The station's morning show hosts, Allyson Martinek and Blaine Fowler, were featured on the syndicated television program Dish Nation until November 2012.

On July 28, 2015, Allyson Martinek was let go from the station, with Blaine Fowler remaining in mornings. Martinek then later joined WNIC in November 2016, exactly one year and four months after she was let go from the station.

====Competition====
In addition to its CHR competition, beginning in August 2011, WDVD gained a direct competitor in the Hot AC format as longtime Mainstream AC station WNIC, rebranded as "Fresh 100.3" moved to a Hot AC playlist. WNIC returned to its previous AC format a little over a year later and has also since dropped the "Fresh" name. On the Canadian side of the border, WDVD also directly competes with CHYR-FM for listeners in Windsor and Essex County, Ontario.

==HD radio==
In 2007, WDVD revived "Planet 96.3" and the "Alternative Classics" format as an offering on its secondary HD Radio channel. This was dropped and replaced by "Top 20 New Hits", a format focusing on new Adult CHR releases not yet played on the main station.

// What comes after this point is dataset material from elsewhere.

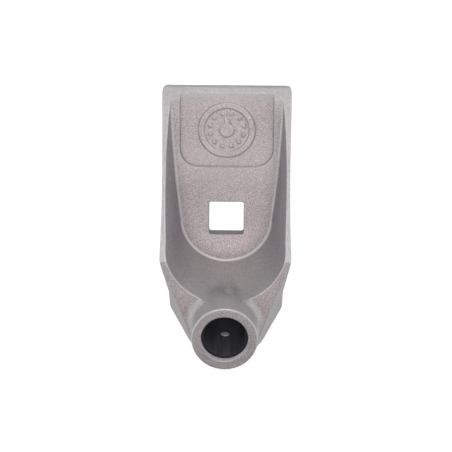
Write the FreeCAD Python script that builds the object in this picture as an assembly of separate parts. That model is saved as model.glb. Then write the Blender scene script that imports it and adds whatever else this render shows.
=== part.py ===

In August 2012, WDVD revived the "Planet 96.3" name and Modern AC/Classic Alternative format, playing classic alternative songs from the '70s, '80s and '90s, songs that were played on the original Planet 96.3 as currents in the late 1990s, and a few more recent titles.

In the spring of 2015, WDVD HD2 flipped formats again, this time to a simulcast of news/talk sister station WJR. On August 2, 2023, Cumulus moved the new country format (rebranded as "New Country Detroit") which had been on its sister station 93.1 FM WDRQ (now WUFL) to WDVD's HD3 channel following WDRQ's sale and format change to Family Life Radio. The HD-3 signal has since been shut off.